[JSON records of objects]
===============

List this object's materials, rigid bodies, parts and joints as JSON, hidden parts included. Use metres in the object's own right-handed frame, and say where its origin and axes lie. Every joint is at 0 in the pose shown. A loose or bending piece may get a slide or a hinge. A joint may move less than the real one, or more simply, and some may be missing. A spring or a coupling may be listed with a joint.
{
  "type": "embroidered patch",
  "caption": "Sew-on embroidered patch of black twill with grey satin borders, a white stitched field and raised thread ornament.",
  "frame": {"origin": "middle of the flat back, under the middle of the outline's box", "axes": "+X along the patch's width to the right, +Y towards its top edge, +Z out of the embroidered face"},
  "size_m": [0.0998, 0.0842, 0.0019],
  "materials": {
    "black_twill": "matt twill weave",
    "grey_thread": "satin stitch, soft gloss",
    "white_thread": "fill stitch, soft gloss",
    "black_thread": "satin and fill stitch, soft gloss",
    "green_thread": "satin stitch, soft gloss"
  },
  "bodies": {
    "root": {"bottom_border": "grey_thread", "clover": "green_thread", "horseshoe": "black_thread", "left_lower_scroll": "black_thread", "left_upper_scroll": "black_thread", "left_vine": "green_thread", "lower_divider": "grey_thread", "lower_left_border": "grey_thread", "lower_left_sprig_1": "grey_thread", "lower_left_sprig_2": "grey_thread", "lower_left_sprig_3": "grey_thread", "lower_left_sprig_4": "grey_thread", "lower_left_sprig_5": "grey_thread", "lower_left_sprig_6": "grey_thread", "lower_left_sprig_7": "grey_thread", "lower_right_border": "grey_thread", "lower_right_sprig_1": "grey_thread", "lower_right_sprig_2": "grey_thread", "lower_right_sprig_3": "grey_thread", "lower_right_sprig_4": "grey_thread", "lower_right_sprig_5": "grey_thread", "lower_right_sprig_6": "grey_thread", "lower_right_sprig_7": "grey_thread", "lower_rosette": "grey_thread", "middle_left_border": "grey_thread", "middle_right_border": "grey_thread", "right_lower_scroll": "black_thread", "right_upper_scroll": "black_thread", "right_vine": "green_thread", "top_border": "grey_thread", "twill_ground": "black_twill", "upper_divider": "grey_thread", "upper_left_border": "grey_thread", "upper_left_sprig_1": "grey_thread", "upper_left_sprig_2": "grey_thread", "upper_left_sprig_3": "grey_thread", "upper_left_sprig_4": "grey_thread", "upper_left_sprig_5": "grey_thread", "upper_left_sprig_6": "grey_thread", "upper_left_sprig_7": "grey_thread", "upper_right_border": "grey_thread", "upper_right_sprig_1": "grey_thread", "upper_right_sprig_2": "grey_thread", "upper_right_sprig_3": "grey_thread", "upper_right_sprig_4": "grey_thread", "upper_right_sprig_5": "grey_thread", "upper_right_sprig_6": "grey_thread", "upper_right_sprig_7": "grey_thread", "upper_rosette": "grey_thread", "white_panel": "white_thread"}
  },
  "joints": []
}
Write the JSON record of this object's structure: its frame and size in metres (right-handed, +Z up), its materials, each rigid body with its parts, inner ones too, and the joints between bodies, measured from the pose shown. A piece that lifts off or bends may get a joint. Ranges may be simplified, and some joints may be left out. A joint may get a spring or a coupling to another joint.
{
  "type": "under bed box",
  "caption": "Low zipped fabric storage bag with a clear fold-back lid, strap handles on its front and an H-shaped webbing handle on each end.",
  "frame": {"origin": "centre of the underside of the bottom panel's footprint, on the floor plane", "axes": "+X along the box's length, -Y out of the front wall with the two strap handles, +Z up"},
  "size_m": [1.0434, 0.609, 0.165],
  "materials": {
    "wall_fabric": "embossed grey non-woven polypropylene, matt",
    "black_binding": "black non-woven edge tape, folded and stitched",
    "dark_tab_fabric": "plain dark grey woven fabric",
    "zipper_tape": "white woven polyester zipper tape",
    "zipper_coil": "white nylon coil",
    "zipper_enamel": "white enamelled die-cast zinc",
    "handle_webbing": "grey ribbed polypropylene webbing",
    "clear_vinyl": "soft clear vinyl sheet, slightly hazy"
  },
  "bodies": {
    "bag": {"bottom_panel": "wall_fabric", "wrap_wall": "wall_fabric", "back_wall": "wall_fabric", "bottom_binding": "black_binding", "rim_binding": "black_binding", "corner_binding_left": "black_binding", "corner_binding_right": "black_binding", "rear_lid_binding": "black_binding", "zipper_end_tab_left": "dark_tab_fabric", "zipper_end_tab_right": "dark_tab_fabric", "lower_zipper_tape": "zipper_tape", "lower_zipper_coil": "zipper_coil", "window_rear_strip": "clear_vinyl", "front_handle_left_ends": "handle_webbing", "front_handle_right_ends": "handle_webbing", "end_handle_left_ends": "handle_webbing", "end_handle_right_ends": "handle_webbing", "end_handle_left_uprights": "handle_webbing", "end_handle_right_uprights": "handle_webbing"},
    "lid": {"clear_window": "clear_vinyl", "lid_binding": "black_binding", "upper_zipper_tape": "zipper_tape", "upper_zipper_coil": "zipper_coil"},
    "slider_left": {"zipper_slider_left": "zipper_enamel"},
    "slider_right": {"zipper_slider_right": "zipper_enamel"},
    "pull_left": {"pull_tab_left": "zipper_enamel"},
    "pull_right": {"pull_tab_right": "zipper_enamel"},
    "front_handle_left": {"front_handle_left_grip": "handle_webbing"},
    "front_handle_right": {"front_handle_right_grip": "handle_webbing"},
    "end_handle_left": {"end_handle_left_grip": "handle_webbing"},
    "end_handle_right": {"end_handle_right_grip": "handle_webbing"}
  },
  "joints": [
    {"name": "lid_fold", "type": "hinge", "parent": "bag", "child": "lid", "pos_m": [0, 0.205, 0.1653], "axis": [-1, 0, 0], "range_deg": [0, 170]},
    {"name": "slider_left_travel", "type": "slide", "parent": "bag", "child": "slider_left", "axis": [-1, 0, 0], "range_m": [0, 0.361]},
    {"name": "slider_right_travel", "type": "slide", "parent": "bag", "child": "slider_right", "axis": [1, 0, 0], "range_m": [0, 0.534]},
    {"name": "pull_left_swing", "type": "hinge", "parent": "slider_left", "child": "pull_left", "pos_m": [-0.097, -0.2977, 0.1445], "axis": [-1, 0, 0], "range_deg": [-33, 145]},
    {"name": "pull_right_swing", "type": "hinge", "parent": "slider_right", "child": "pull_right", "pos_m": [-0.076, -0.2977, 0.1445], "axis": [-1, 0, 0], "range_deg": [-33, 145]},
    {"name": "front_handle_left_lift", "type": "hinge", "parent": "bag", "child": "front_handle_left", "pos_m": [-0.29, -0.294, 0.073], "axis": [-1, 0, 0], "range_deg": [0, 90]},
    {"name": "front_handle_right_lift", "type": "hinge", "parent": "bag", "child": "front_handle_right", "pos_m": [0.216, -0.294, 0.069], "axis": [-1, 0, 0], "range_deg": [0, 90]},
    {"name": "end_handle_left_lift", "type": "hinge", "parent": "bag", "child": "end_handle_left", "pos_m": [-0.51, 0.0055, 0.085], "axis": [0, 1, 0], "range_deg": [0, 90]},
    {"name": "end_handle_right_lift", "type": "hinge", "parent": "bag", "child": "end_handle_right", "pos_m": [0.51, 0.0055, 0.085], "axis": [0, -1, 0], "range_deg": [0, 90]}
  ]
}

===============

● INSTRUCTIONS TO FOLLOW:
Write the data out again in full and exactly.

● TASK SOLUTION:
List this object's materials, rigid bodies, parts and joints as JSON, hidden parts included. Use metres in the object's own right-handed frame, and say where its origin and axes lie. Every joint is at 0 in the pose shown. A loose or bending piece may get a slide or a hinge. A joint may move less than the real one, or more simply, and some may be missing. A spring or a coupling may be listed with a joint.
{
  "type": "embroidered patch",
  "caption": "Sew-on embroidered patch of black twill with grey satin borders, a white stitched field and raised thread ornament.",
  "frame": {"origin": "middle of the flat back, under the middle of the outline's box", "axes": "+X along the patch's width to the right, +Y towards its top edge, +Z out of the embroidered face"},
  "size_m": [0.0998, 0.0842, 0.0019],
  "materials": {
    "black_twill": "matt twill weave",
    "grey_thread": "satin stitch, soft gloss",
    "white_thread": "fill stitch, soft gloss",
    "black_thread": "satin and fill stitch, soft gloss",
    "green_thread": "satin stitch, soft gloss"
  },
  "bodies": {
    "root": {"bottom_border": "grey_thread", "clover": "green_thread", "horseshoe": "black_thread", "left_lower_scroll": "black_thread", "left_upper_scroll": "black_thread", "left_vine": "green_thread", "lower_divider": "grey_thread", "lower_left_border": "grey_thread", "lower_left_sprig_1": "grey_thread", "lower_left_sprig_2": "grey_thread", "lower_left_sprig_3": "grey_thread", "lower_left_sprig_4": "grey_thread", "lower_left_sprig_5": "grey_thread", "lower_left_sprig_6": "grey_thread", "lower_left_sprig_7": "grey_thread", "lower_right_border": "grey_thread", "lower_right_sprig_1": "grey_thread", "lower_right_sprig_2": "grey_thread", "lower_right_sprig_3": "grey_thread", "lower_right_sprig_4": "grey_thread", "lower_right_sprig_5": "grey_thread", "lower_right_sprig_6": "grey_thread", "lower_right_sprig_7": "grey_thread", "lower_rosette": "grey_thread", "middle_left_border": "grey_thread", "middle_right_border": "grey_thread", "right_lower_scroll": "black_thread", "right_upper_scroll": "black_thread", "right_vine": "green_thread", "top_border": "grey_thread", "twill_ground": "black_twill", "upper_divider": "grey_thread", "upper_left_border": "grey_thread", "upper_left_sprig_1": "grey_thread", "upper_left_sprig_2": "grey_thread", "upper_left_sprig_3": "grey_thread", "upper_left_sprig_4": "grey_thread", "upper_left_sprig_5": "grey_thread", "upper_left_sprig_6": "grey_thread", "upper_left_sprig_7": "grey_thread", "upper_right_border": "grey_thread", "upper_right_sprig_1": "grey_thread", "upper_right_sprig_2": "grey_thread", "upper_right_sprig_3": "grey_thread", "upper_right_sprig_4": "grey_thread", "upper_right_sprig_5": "grey_thread", "upper_right_sprig_6": "grey_thread", "upper_right_sprig_7": "grey_thread", "upper_rosette": "grey_thread", "white_panel": "white_thread"}
  },
  "joints": []
}
Write the JSON record of this object's structure: its frame and size in metres (right-handed, +Z up), its materials, each rigid body with its parts, inner ones too, and the joints between bodies, measured from the pose shown. A piece that lifts off or bends may get a joint. Ranges may be simplified, and some joints may be left out. A joint may get a spring or a coupling to another joint.
{
  "type": "under bed box",
  "caption": "Low zipped fabric storage bag with a clear fold-back lid, strap handles on its front and an H-shaped webbing handle on each end.",
  "frame": {"origin": "centre of the underside of the bottom panel's footprint, on the floor plane", "axes": "+X along the box's length, -Y out of the front wall with the two strap handles, +Z up"},
  "size_m": [1.0434, 0.609, 0.165],
  "materials": {
    "wall_fabric": "embossed grey non-woven polypropylene, matt",
    "black_binding": "black non-woven edge tape, folded and stitched",
    "dark_tab_fabric": "plain dark grey woven fabric",
    "zipper_tape": "white woven polyester zipper tape",
    "zipper_coil": "white nylon coil",
    "zipper_enamel": "white enamelled die-cast zinc",
    "handle_webbing": "grey ribbed polypropylene webbing",
    "clear_vinyl": "soft clear vinyl sheet, slightly hazy"
  },
  "bodies": {
    "bag": {"bottom_panel": "wall_fabric", "wrap_wall": "wall_fabric", "back_wall": "wall_fabric", "bottom_binding": "black_binding", "rim_binding": "black_binding", "corner_binding_left": "black_binding", "corner_binding_right": "black_binding", "rear_lid_binding": "black_binding", "zipper_end_tab_left": "dark_tab_fabric", "zipper_end_tab_right": "dark_tab_fabric", "lower_zipper_tape": "zipper_tape", "lower_zipper_coil": "zipper_coil", "window_rear_strip": "clear_vinyl", "front_handle_left_ends": "handle_webbing", "front_handle_right_ends": "handle_webbing", "end_handle_left_ends": "handle_webbing", "end_handle_right_ends": "handle_webbing", "end_handle_left_uprights": "handle_webbing", "end_handle_right_uprights": "handle_webbing"},
    "lid": {"clear_window": "clear_vinyl", "lid_binding": "black_binding", "upper_zipper_tape": "zipper_tape", "upper_zipper_coil": "zipper_coil"},
    "slider_left": {"zipper_slider_left": "zipper_enamel"},
    "slider_right": {"zipper_slider_right": "zipper_enamel"},
    "pull_left": {"pull_tab_left": "zipper_enamel"},
    "pull_right": {"pull_tab_right": "zipper_enamel"},
    "front_handle_left": {"front_handle_left_grip": "handle_webbing"},
    "front_handle_right": {"front_handle_right_grip": "handle_webbing"},
    "end_handle_left": {"end_handle_left_grip": "handle_webbing"},
    "end_handle_right": {"end_handle_right_grip": "handle_webbing"}
  },
  "joints": [
    {"name": "lid_fold", "type": "hinge", "parent": "bag", "child": "lid", "pos_m": [0, 0.205, 0.1653], "axis": [-1, 0, 0], "range_deg": [0, 170]},
    {"name": "slider_left_travel", "type": "slide", "parent": "bag", "child": "slider_left", "axis": [-1, 0, 0], "range_m": [0, 0.361]},
    {"name": "slider_right_travel", "type": "slide", "parent": "bag", "child": "slider_right", "axis": [1, 0, 0], "range_m": [0, 0.534]},
    {"name": "pull_left_swing", "type": "hinge", "parent": "slider_left", "child": "pull_left", "pos_m": [-0.097, -0.2977, 0.1445], "axis": [-1, 0, 0], "range_deg": [-33, 145]},
    {"name": "pull_right_swing", "type": "hinge", "parent": "slider_right", "child": "pull_right", "pos_m": [-0.076, -0.2977, 0.1445], "axis": [-1, 0, 0], "range_deg": [-33, 145]},
    {"name": "front_handle_left_lift", "type": "hinge", "parent": "bag", "child": "front_handle_left", "pos_m": [-0.29, -0.294, 0.073], "axis": [-1, 0, 0], "range_deg": [0, 90]},
    {"name": "front_handle_right_lift", "type": "hinge", "parent": "bag", "child": "front_handle_right", "pos_m": [0.216, -0.294, 0.069], "axis": [-1, 0, 0], "range_deg": [0, 90]},
    {"name": "end_handle_left_lift", "type": "hinge", "parent": "bag", "child": "end_handle_left", "pos_m": [-0.51, 0.0055, 0.085], "axis": [0, 1, 0], "range_deg": [0, 90]},
    {"name": "end_handle_right_lift", "type": "hinge", "parent": "bag", "child": "end_handle_right", "pos_m": [0.51, 0.0055, 0.085], "axis": [0, -1, 0], "range_deg": [0, 90]}
  ]
}